Por outro lado, ao invés da opção
estratégica pela
“inserção competitiva” do Brasil na globalização -que concentra
investimentos nas regiões já mais estruturadas e dinâmicas e que marcou
os dois governos do PSDB-, os Governos de Lula optaram pela integração
nacional ao fundar a estratégia de crescimento na produção e consumo de
massa, o que favoreceu enormemente o Nordeste. Na inserção competitiva,
o Nordeste era visto apenas por alguns “clusters” (turismo,
fruticultura irrigada, agronegócio graneleiro…) enquanto nos anos
recentes a maioria dos seus segmentos produtivos se dinamizaram,
fazendo a região ser revisitada pelos empreendedores nacionais e
internacionais.
Por seu turno, a estratégia de
atacar pelo lado
da demanda, com políticas sociais, política de reajuste real elevado do
salário mínimo e a de ampliação significativa do crédito, teve impacto
muito positivo no Nordeste. A região liderou -junto com o Norte- as
vendas no comércio varejista do país entre 2003 e 2009. E o dinamismo
do consumo atraiu investimentos para a região.
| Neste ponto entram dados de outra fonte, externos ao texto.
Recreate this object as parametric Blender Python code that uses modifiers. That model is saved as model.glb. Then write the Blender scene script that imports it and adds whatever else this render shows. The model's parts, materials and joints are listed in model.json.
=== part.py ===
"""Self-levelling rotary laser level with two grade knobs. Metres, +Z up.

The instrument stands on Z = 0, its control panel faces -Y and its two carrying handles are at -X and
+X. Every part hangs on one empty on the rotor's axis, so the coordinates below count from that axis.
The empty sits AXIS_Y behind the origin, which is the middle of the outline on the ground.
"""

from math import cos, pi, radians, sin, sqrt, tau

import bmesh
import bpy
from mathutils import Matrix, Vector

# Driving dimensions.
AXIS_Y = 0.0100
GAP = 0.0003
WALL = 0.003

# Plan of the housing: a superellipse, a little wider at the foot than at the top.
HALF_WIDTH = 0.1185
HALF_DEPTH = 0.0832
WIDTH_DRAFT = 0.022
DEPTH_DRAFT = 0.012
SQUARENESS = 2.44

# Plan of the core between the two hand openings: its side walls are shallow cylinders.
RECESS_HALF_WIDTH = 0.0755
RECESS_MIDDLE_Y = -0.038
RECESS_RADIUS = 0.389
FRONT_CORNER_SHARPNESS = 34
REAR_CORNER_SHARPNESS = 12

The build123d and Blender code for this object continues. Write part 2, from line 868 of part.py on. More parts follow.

Redes de supermercados,
grandes magazines, indústrias alimentares e de bebidas, entre outros,
expandiram sua presença no Nordeste ao mesmo tempo em que as pequenas e
medias empresas locais ampliavam sua produção.
Além disso,
mudanças nas políticas da Petrobras influíram muito na dinâmica
econômica regional como a decisão de investir em novas refinarias (uma
em construção e mais duas previstas) e em patrocinar -via suas compras-
a retomada da indústria naval brasileira, o que levou o Nordeste a
captar vários estaleiros.
Igualmente importante foi a
política
de ampliação dos investimentos em infraestrutura -foco principal do
PAC- que beneficiou o Nordeste com recursos que somados tem peso no
total dos investimentos previstos superior a participação do Nordeste
na economia nacional. No seu rastro, a construção civil “bombou” na
região.
A política de ampliação das
Universidades Federais e de
expansão da rede de ensino profissional também atingiu favoravelmente o
Nordeste, em especial cidades médias de seu interior. Merece destaque
ainda a ampliação dos investimentos em C&T que trouxe para
Universidades do Nordeste a liderança de Institutos Nacionais -antes
fortemente concentrados no Sudeste- dentre os quais se destaca o
Instituto de Fármacos (na UFPE) e o Instituto de Neurociências
instalado na região metropolitana de Natal sob a liderança do cientista
brasileiro Miguel Nicolelis que organizará uma verdadeira “cidade da
ciência” num dos municípios mais pobres do RN (Macaíba).
Igualmente
importante foi quebrar o mito de que a agricultura familiar era
inviável. O PRONAF mais que sextuplicou seus investimentos entre 2002 e
2010 e outros programas e instrumentos de política foram criados
(Seguro-Safra, Programa de Compra de Alimentos, estimulo a compras
locais pela Merenda Escolar, entre outros) e o recente Censo
Agropecuário mostrou que a agropecuária de base familiar gera 3 em cada
4 empregos rurais do país e responde por quase 40% do valor da produção
agrícola nacional. E o Nordeste se beneficiou muito desta política,
pois abriga 43% da população economicamente ativa do setor agrícola
brasileiro.
Resultado: o Nordeste liderou o
crescimento do
emprego formal no país com 5,9% de crescimento ao ano entre 2003 e
2009, taxa superior a de 5,4% registrada para o Brasil como um todo, e
aos 5,2% do Sudeste, segundo dados da RAIS.
Daí a ampla
aprovação do Governo Lula em todos os Estados e nas diversas camadas da
sociedade nordestina se refletir na acolhida a Dilma. Não é o voto da
submissão -como antes- da desinformação, ou da ignorância. É o voto da
autoconfiança recuperada, do reconhecimento do correto direcionamento
de políticas estratégicas e da esperança na consolidação de avanços
alcançados – alguns ainda insipientes e outros insuficientes. É o voto
na aposta de que o Nordeste não é só miséria (e, portanto, “Bolsa
Família”), mas uma região plena de potencialidades.